REQUIRED TASK: Extract, word for word, every line from the one containing "floor_pan();" through the one containing "for body, members", with both end lines kept.

** begin COLLECTED DATA **

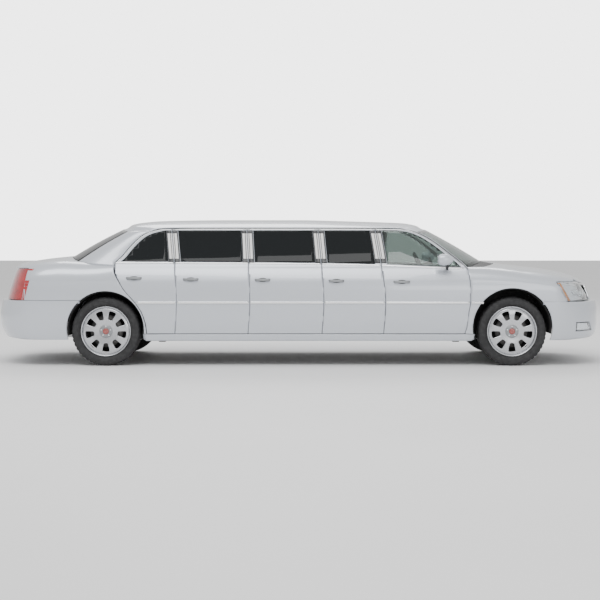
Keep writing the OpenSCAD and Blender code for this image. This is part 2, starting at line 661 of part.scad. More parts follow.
// ---- under the body ----
rail_y = 440;
module floor_pan() {
    color("dimgray") {
        translate([cabin_rear - 200, -half_w + 130, sill_height + floor_up])
            cube([bulkhead_x + bulkhead_t - cabin_rear + 200, body_width - 260, floor_t]);
        // bulkheads ahead of the front seats and behind the rear seat
        translate([bulkhead_x, -half_w + 190, sill_height + floor_up])
            cube([bulkhead_t, body_width - 380, belt_height - 340]);
        translate([xr - 260, -560, 420]) cube([bulkhead_t, 1120, 560]);
        // raised floor over the rear axle and the luggage space
        translate([tail_x + 140, -540, 420]) cube([cabin_rear - 200 - tail_x - 140 + 10, 1080, 26]);
        translate([cabin_rear - 210, -540, sill_height + floor_up]) cube([26, 1080, 430 - sill_height]);
        // side rails, and cross beams with a stud that carries each bumper
        both_sides() {
            translate([bulkhead_x, rail_y - 30, 400]) cube([nose_x - 130 - bulkhead_x, 50, 90]);
            translate([tail_x + 110, rail_y - 30, 335]) cube([230, 50, 90]);
        }
        translate([nose_x - 140, -rail_y - 20, 410]) cube([40, 2 * rail_y + 40, 80]);
        translate([nose_x - 110, -40, 420]) cube([110 - panel_t - 4, 80, 60]);
        translate([tail_x + 110, -rail_y - 20, 340]) cube([40, 2 * rail_y + 40, 100]);
        translate([tail_x + panel_t + 13.5, -40, 400]) cube([100, 80, 40]);
    }
}

module wheel_liners() {
    color("dimgray") both_sides() for (a = [[xf, front_arch_z, front_arch_r, 505], [xr,
        rear_arch_z, rear_arch_r, 560]])
        difference() {
            translate([a[0], a[3], a[1]]) rotate([-90, 0, 0])
                cylinder(r = a[2] - 4, h = half_w - 40 - a[3], $fn = 96);
            translate([a[0], a[3] - 1, a[1]]) rotate([-90, 0, 0]) cylinder(r = a[2] - 12, h = 600,
                $fn = 96);
            translate([a[0] - 500, a[3] - 5, -100]) cube([1000, 600, a[1] + 40]);
        }
}

module engine() {
    color("gray") translate([xf - 130, -290, 330]) cube([700, 580, 470]);
}

kingpin_y = tyre_y - 20;
kingpin_r = 11;
ball_z = 118;
module front_subframe() {
    color("dimgray") {
        translate([xf - 200, -400, 250]) cube([400, 800, 70]);
        // lower arms from the subframe, upper arms from the side rails, each with a steering pin
        both_sides() for (s = [-1, 1]) {
            z = hub_z + s * ball_z;
            low = s < 0 ? z - 20 : z - 12;
            from = s < 0 ? 380 : rail_y + 20;
            translate([xf - 24, from, low]) cube([48, kingpin_y - from, 20]);
            translate([xf, kingpin_y, low]) cylinder(r = 24, h = 20);
            translate([xf, kingpin_y, s < 0 ? z - 12 : z - 50]) cylinder(r = kingpin_r, h = 42);
        }
        both_sides() translate([xf - 24, 380, hub_z - ball_z - 20]) cube([48, 20, 90]);
    }
}

module knuckle() {
    color("gray") difference() {
        union() {
            translate([xf - 32, kingpin_y - 26, hub_z - ball_z + 8]) cube([64, 52, 2 * ball_z - 24]);
            translate([xf, kingpin_y, hub_z]) rotate([-90, 0, 0])
                cylinder(r = stub_r, h = tyre_y - kingpin_y + stub_end);
        }
        translate([xf, kingpin_y, hub_z - ball_z - 20]) cylinder(r = kingpin_r + 0.4, h = 52 + 14);
        translate([xf, kingpin_y, hub_z + ball_z - 66]) cylinder(r = kingpin_r + 0.4, h = 80);
    }
}
module knuckle_right() { mirror([0, 1, 0]) knuckle(); }
module knuckle_left() { knuckle(); }

module rear_axle() {
    color("dimgray") {
        translate([xr, -tyre_y - stub_end, hub_z]) rotate([-90, 0, 0])
            cylinder(r = stub_r, h = 2 * (tyre_y + stub_end));
        translate([xr, -520, hub_z]) rotate([-90, 0, 0]) cylinder(r = 42, h = 1040);
        translate([xr, 0, hub_z]) sphere(r = 64);
        // springs' seats up to the raised floor
        both_sides() translate([xr, 420, hub_z]) cylinder(r = 50, h = 420 - hub_z);
    }
}

module exhaust() {
    color("silver") both_sides() {
        translate([tail_x + 160, 500, 328]) rotate([0, 90, 0]) cylinder(r = 32, h = 330);
        translate([tail_x + 480, 360, 262]) cube([520, 200, 100]);
    }
}

// ---- inside ----
module dashboard() {
    color("dimgray") translate([0, half_w - 190, 0]) rotate([90, 0, 0]) linear_extrude(body_width - 380)
        polygon([[bulkhead_x, 620], [bulkhead_x, 940], [cabin_front - 60, 985], [cabin_front - 250, 975],
            [cabin_front - 310, 900], [cabin_front - 270, 720], [cabin_front - 120, 620]]);
}
wheel_x = cabin_front - 390;
wheel_z = belt_height - 50;
module steering_wheel() {
    color("dimgray") translate([wheel_x, 400, wheel_z]) rotate([0, 65, 0]) {
        rotate_extrude($fn = 72) translate([170, 0]) circle(r = 15, $fn = 24);
        translate([0, 0, -20]) cylinder(r = 55, h = 40);
        for (a = [90, 180, 270]) rotate([0, 0, a]) translate([0, -16, -8]) cube([172, 32, 16]);
        translate([0, 0, 10]) cylinder(r = 30, h = 130);
    }
}
// One seat: base, back and head rest in one cushion shape
module seat(x, y, w, d = 520) {
    low = sill_height + 20 + floor_t;
    translate([x, y - w / 2, low + seat_gap]) cube([d, w, 230]);
    translate([x, y - w / 2, low + 228]) seat_back(w);
}
module seat_back(w) {
    rotate([90, 0, 0]) translate([0, 0, -w]) linear_extrude(w)
        polygon([[-20, 0], [130, 0], [20, 480], [-90, 480]]);
}
module front_seats() {
    color("saddlebrown") for (y = [-400, 400]) seat(cabin_front - 1130, y, 520);
}
module cabin_seats() {
    low = sill_height + 20 + floor_t;
    color("saddlebrown") {
        seat(cabin_rear - 150, 0, 1320, 520);
        translate([cabin_rear + 500, half_w - 560, low + seat_gap]) cube([1000, 370, 230]);
        translate([cabin_rear + 500, half_w - 300, low + 228]) cube([1000, 120, 330]);
    }
}

// ---- wheels ----
// Along the axle from the tyre's middle plane: inner face of the hub and disc, and end of the stub
hub_in = 12;
stub_end = 60;
module at_wheel(x, y) { translate([x, y, hub_z]) rotate([y > 0 ? -90 : 90, 0, 0]) children(); }
module tyre() {
    r = tyre_d / 2;
    h = tyre_w / 2;
    s = rim_d / 2;
    color("black") rotate_extrude($fn = 120)
        polygon([[s, -h + 22], [s + 14, -h + 8], [s + 40, -h], [r - 34, -h + 3], [r - 10, -h + 16],
            [r, -h + 38],
            [r, h - 38], [r - 10, h - 16], [r - 34, h - 3], [s + 40, h], [s + 14, h - 8], [s, h - 22]]);
}
module rim() {
    h = tyre_w / 2;
    s = rim_d / 2;
    face = h - 34;
    color("silver") difference() {
        union() {
            rotate_extrude($fn = 96)
                polygon([[s - 16, -h + 22], [s, -h + 22], [s, h - 22], [s - 8, h - 16], [s - 16, h - 24]]);
            rotate_extrude($fn = 96)
                polygon([[0, face - 24], [s - 14, face - 18], [s - 14, face + 2], [70, face + 4],
                    [0, face + 2]]);
            translate([0, 0, hub_in]) cylinder(r = 62, h = face - hub_in);
            translate([0, 0, hub_in]) cylinder(r = disc_r, h = 20);
        }
        for (k = [0:spokes - 1]) rotate([0, 0, 360 * (k + 0.5) / spokes]) translate([0, 0, face - 40])
            linear_extrude(80) polygon([[s * 0.52, -18], [s * 0.8, -32], [s * 0.83, 0], [s * 0.8,
                32], [s * 0.52, 18]]);
        translate([0, 0, hub_in - 1]) cylinder(r = stub_r + stub_clear, h = stub_end + 2 - hub_in + 1);
    }
}
// Angle that puts one spoke straight up
spoke_turn = 90;
module tyre_front_right() { at_wheel(xf, -tyre_y) tyre(); }
module tyre_front_left() { at_wheel(xf, tyre_y) tyre(); }
module tyre_rear_right() { at_wheel(xr, -tyre_y) tyre(); }
module tyre_rear_left() { at_wheel(xr, tyre_y) tyre(); }
module wheel_front_right() { at_wheel(xf, -tyre_y) rotate([0, 0, spoke_turn]) rim(); }
module wheel_front_left() { at_wheel(xf, tyre_y) rotate([0, 0, -spoke_turn]) rim(); }
module wheel_rear_right() { at_wheel(xr, -tyre_y) rotate([0, 0, spoke_turn]) rim(); }
module wheel_rear_left() { at_wheel(xr, tyre_y) rotate([0, 0, -spoke_turn]) rim(); }

floor_pan();
rocker_panels();
door_pillars();
roof();
windshield_pillars();
quarter_panels();
front_fenders();
cowl();
wheel_liners();
front_bumper();
rear_bumper();
grille();
headlamps();
tail_lamps();
windshield();
rear_window();
engine();
front_subframe();
rear_axle();
exhaust();
dashboard();
steering_wheel();
front_seats();
cabin_seats();
hood();
trunk_lid();
right_door(1);  // door_1_right
right_door(2);  // door_2_right
right_door(3);  // door_3_right
right_door(4);  // door_4_right
right_door(5);  // door_5_right
left_door(1);  // door_1_left
left_door(2);  // door_2_left
left_door(3);  // door_3_left
left_door(4);  // door_4_left
left_door(5);  // door_5_left
right_window(1);  // window_1_right
right_window(2);  // window_2_right
right_window(3);  // window_3_right
right_window(4);  // window_4_right
right_window(5);  // window_5_right
left_window(1);  // window_1_left
left_window(2);  // window_2_left
left_window(3);  // window_3_left
left_window(4);  // window_4_left
left_window(5);  // window_5_left
knuckle_right();
knuckle_left();
tyre_front_right();
tyre_front_left();
tyre_rear_right();
tyre_rear_left();
wheel_front_right();
wheel_front_left();
wheel_rear_right();
wheel_rear_left();
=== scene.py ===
import json
import math

import bmesh
import bpy
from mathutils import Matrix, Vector
from mathutils.geometry import tessellate_polygon

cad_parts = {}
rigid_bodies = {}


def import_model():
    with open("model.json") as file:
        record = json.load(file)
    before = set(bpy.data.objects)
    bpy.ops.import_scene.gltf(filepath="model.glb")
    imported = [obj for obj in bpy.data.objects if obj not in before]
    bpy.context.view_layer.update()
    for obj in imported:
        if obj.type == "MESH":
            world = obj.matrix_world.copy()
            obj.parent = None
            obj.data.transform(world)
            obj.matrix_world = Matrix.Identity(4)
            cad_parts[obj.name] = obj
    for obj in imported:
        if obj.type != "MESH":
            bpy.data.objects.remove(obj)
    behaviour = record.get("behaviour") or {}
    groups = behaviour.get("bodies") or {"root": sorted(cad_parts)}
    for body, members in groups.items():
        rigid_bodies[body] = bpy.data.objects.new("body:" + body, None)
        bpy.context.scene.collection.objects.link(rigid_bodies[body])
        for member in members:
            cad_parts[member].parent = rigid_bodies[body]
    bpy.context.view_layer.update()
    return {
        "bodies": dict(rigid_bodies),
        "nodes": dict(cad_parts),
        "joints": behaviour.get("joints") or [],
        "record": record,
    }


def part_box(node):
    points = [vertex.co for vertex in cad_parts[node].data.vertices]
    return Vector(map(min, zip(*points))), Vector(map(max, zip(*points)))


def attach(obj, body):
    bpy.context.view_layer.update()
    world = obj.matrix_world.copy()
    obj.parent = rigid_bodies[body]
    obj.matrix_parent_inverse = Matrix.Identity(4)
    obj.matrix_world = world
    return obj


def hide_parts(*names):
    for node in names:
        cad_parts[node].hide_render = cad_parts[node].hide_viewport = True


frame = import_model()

MM = 0.001
SIDES = (("right", -1), ("left", 1))

# ---- sizes in millimetres: those from a node's box first, then the part's own values ----
def box_mm(node):
    low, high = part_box(node)
    return [v / MM for v in low], [v / MM for v in high]

def middle(node, axis):
    low, high = box_mm(node)
    return (low[axis] + high[axis]) / 2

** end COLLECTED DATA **

THE RESULT:
floor_pan();
rocker_panels();
door_pillars();
roof();
windshield_pillars();
quarter_panels();
front_fenders();
cowl();
wheel_liners();
front_bumper();
rear_bumper();
grille();
headlamps();
tail_lamps();
windshield();
rear_window();
engine();
front_subframe();
rear_axle();
exhaust();
dashboard();
steering_wheel();
front_seats();
cabin_seats();
hood();
trunk_lid();
right_door(1);  // door_1_right
right_door(2);  // door_2_right
right_door(3);  // door_3_right
right_door(4);  // door_4_right
right_door(5);  // door_5_right
left_door(1);  // door_1_left
left_door(2);  // door_2_left
left_door(3);  // door_3_left
left_door(4);  // door_4_left
left_door(5);  // door_5_left
right_window(1);  // window_1_right
right_window(2);  // window_2_right
right_window(3);  // window_3_right
right_window(4);  // window_4_right
right_window(5);  // window_5_right
left_window(1);  // window_1_left
left_window(2);  // window_2_left
left_window(3);  // window_3_left
left_window(4);  // window_4_left
left_window(5);  // window_5_left
knuckle_right();
knuckle_left();
tyre_front_right();
tyre_front_left();
tyre_rear_right();
tyre_rear_left();
wheel_front_right();
wheel_front_left();
wheel_rear_right();
wheel_rear_left();
=== scene.py ===
import json
import math

import bmesh
import bpy
from mathutils import Matrix, Vector
from mathutils.geometry import tessellate_polygon

cad_parts = {}
rigid_bodies = {}


def import_model():
    with open("model.json") as file:
        record = json.load(file)
    before = set(bpy.data.objects)
    bpy.ops.import_scene.gltf(filepath="model.glb")
    imported = [obj for obj in bpy.data.objects if obj not in before]
    bpy.context.view_layer.update()
    for obj in imported:
        if obj.type == "MESH":
            world = obj.matrix_world.copy()
            obj.parent = None
            obj.data.transform(world)
            obj.matrix_world = Matrix.Identity(4)
            cad_parts[obj.name] = obj
    for obj in imported:
        if obj.type != "MESH":
            bpy.data.objects.remove(obj)
    behaviour = record.get("behaviour") or {}
    groups = behaviour.get("bodies") or {"root": sorted(cad_parts)}
    for body, members in groups.items():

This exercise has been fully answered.